**To do:** Reproduce all of the data word for word.

**Available data:**
[start]

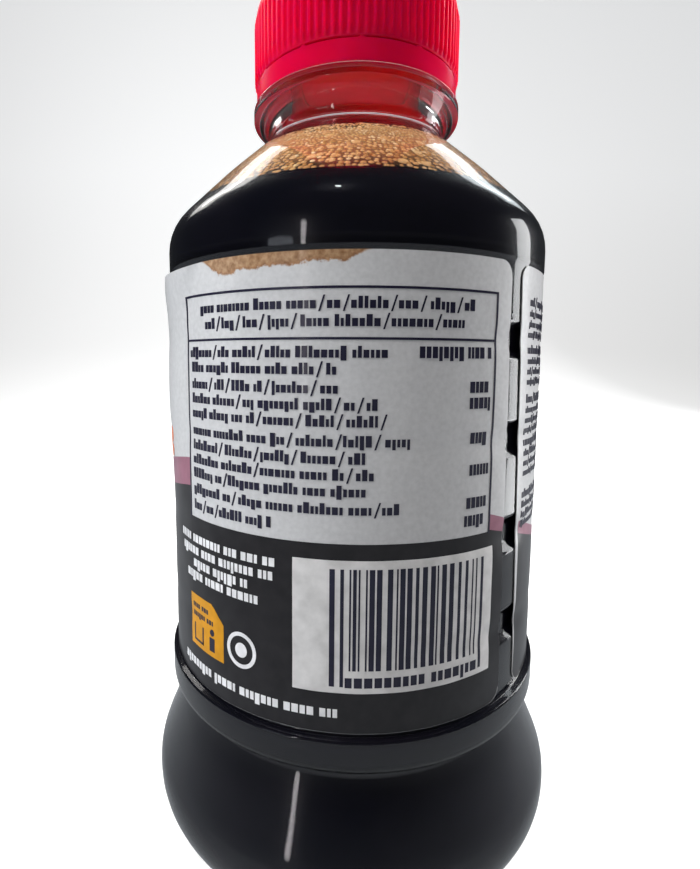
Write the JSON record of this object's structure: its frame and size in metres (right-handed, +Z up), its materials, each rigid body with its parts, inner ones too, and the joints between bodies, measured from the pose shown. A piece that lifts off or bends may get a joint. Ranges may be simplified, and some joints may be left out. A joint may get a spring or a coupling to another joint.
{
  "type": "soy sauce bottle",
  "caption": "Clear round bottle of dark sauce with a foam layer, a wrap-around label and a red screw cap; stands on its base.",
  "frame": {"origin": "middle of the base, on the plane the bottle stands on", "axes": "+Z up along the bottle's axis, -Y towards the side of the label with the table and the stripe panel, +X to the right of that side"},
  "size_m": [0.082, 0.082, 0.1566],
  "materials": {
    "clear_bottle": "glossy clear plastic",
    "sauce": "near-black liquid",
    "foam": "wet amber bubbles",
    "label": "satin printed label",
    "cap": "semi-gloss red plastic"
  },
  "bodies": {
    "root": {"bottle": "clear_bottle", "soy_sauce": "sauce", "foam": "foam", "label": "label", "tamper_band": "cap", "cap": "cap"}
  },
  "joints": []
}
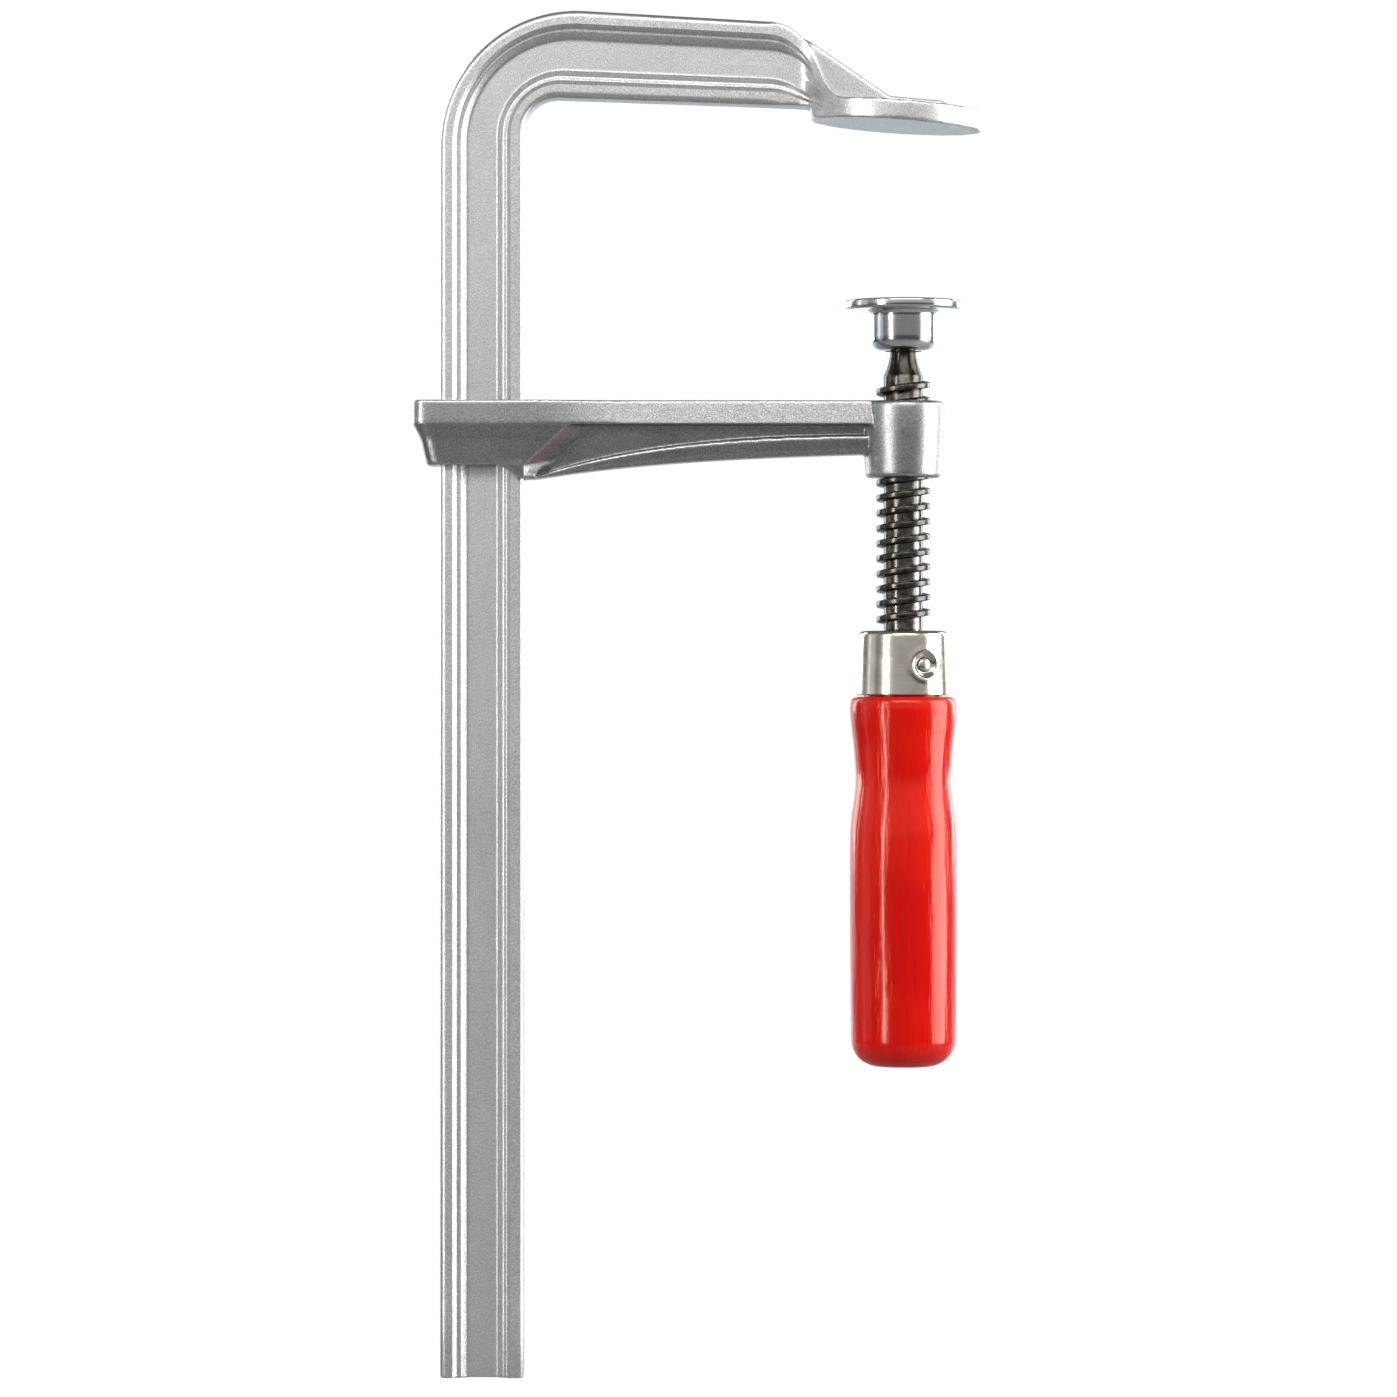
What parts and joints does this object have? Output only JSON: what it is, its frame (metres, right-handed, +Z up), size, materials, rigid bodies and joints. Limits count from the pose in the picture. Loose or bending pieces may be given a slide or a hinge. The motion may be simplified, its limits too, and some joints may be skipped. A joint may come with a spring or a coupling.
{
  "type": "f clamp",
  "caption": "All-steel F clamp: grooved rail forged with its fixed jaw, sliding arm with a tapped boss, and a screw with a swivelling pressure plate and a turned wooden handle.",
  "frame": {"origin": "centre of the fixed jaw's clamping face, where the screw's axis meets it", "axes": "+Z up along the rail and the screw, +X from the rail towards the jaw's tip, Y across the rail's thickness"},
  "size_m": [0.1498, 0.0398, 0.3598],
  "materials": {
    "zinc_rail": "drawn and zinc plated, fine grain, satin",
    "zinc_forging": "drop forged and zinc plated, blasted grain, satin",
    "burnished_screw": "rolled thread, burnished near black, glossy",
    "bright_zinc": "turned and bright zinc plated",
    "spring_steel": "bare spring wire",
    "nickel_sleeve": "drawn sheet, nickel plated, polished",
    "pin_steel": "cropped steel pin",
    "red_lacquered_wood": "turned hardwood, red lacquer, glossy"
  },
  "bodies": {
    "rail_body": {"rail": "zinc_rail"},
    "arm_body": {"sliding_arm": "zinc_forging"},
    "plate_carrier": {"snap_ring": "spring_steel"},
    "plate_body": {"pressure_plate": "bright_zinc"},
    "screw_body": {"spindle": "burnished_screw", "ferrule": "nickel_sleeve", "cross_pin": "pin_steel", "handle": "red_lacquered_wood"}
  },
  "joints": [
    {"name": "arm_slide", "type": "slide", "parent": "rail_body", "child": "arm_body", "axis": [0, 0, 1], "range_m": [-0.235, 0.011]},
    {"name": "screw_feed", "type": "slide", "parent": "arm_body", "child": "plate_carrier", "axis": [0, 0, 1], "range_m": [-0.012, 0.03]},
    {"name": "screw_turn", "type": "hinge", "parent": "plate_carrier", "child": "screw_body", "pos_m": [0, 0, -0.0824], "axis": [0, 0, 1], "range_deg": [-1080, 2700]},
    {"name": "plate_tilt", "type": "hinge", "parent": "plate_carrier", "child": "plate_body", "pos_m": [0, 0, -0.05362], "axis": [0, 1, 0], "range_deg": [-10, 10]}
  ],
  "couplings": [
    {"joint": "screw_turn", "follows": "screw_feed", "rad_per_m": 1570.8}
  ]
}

[end]

**Exercise solution:**
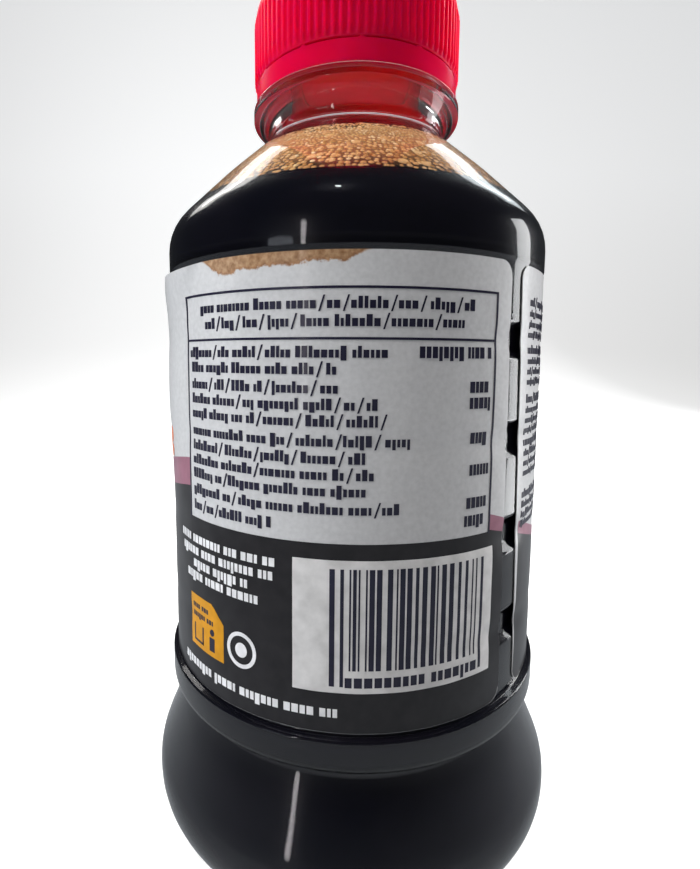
Write the JSON record of this object's structure: its frame and size in metres (right-handed, +Z up), its materials, each rigid body with its parts, inner ones too, and the joints between bodies, measured from the pose shown. A piece that lifts off or bends may get a joint. Ranges may be simplified, and some joints may be left out. A joint may get a spring or a coupling to another joint.
{
  "type": "soy sauce bottle",
  "caption": "Clear round bottle of dark sauce with a foam layer, a wrap-around label and a red screw cap; stands on its base.",
  "frame": {"origin": "middle of the base, on the plane the bottle stands on", "axes": "+Z up along the bottle's axis, -Y towards the side of the label with the table and the stripe panel, +X to the right of that side"},
  "size_m": [0.082, 0.082, 0.1566],
  "materials": {
    "clear_bottle": "glossy clear plastic",
    "sauce": "near-black liquid",
    "foam": "wet amber bubbles",
    "label": "satin printed label",
    "cap": "semi-gloss red plastic"
  },
  "bodies": {
    "root": {"bottle": "clear_bottle", "soy_sauce": "sauce", "foam": "foam", "label": "label", "tamper_band": "cap", "cap": "cap"}
  },
  "joints": []
}
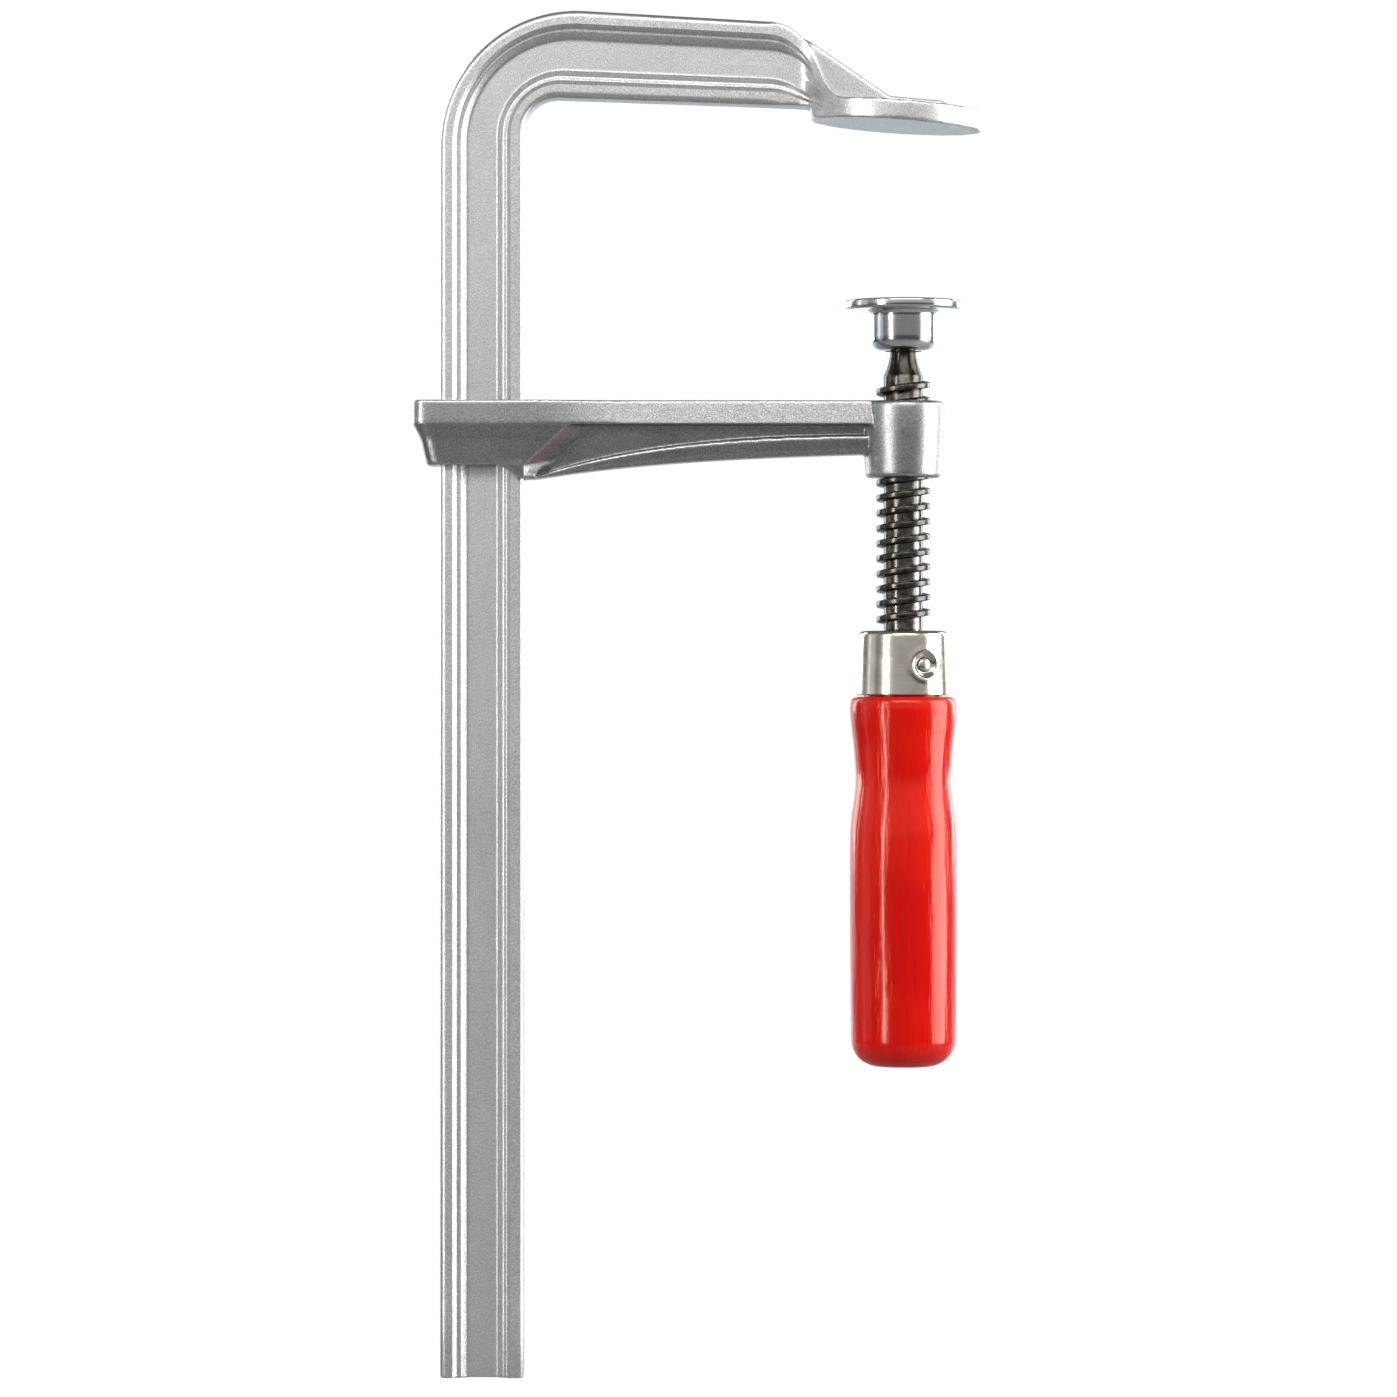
What parts and joints does this object have? Output only JSON: what it is, its frame (metres, right-handed, +Z up), size, materials, rigid bodies and joints. Limits count from the pose in the picture. Loose or bending pieces may be given a slide or a hinge. The motion may be simplified, its limits too, and some joints may be skipped. A joint may come with a spring or a coupling.
{
  "type": "f clamp",
  "caption": "All-steel F clamp: grooved rail forged with its fixed jaw, sliding arm with a tapped boss, and a screw with a swivelling pressure plate and a turned wooden handle.",
  "frame": {"origin": "centre of the fixed jaw's clamping face, where the screw's axis meets it", "axes": "+Z up along the rail and the screw, +X from the rail towards the jaw's tip, Y across the rail's thickness"},
  "size_m": [0.1498, 0.0398, 0.3598],
  "materials": {
    "zinc_rail": "drawn and zinc plated, fine grain, satin",
    "zinc_forging": "drop forged and zinc plated, blasted grain, satin",
    "burnished_screw": "rolled thread, burnished near black, glossy",
    "bright_zinc": "turned and bright zinc plated",
    "spring_steel": "bare spring wire",
    "nickel_sleeve": "drawn sheet, nickel plated, polished",
    "pin_steel": "cropped steel pin",
    "red_lacquered_wood": "turned hardwood, red lacquer, glossy"
  },
  "bodies": {
    "rail_body": {"rail": "zinc_rail"},
    "arm_body": {"sliding_arm": "zinc_forging"},
    "plate_carrier": {"snap_ring": "spring_steel"},
    "plate_body": {"pressure_plate": "bright_zinc"},
    "screw_body": {"spindle": "burnished_screw", "ferrule": "nickel_sleeve", "cross_pin": "pin_steel", "handle": "red_lacquered_wood"}
  },
  "joints": [
    {"name": "arm_slide", "type": "slide", "parent": "rail_body", "child": "arm_body", "axis": [0, 0, 1], "range_m": [-0.235, 0.011]},
    {"name": "screw_feed", "type": "slide", "parent": "arm_body", "child": "plate_carrier", "axis": [0, 0, 1], "range_m": [-0.012, 0.03]},
    {"name": "screw_turn", "type": "hinge", "parent": "plate_carrier", "child": "screw_body", "pos_m": [0, 0, -0.0824], "axis": [0, 0, 1], "range_deg": [-1080, 2700]},
    {"name": "plate_tilt", "type": "hinge", "parent": "plate_carrier", "child": "plate_body", "pos_m": [0, 0, -0.05362], "axis": [0, 1, 0], "range_deg": [-10, 10]}
  ],
  "couplings": [
    {"joint": "screw_turn", "follows": "screw_feed", "rad_per_m": 1570.8}
  ]
}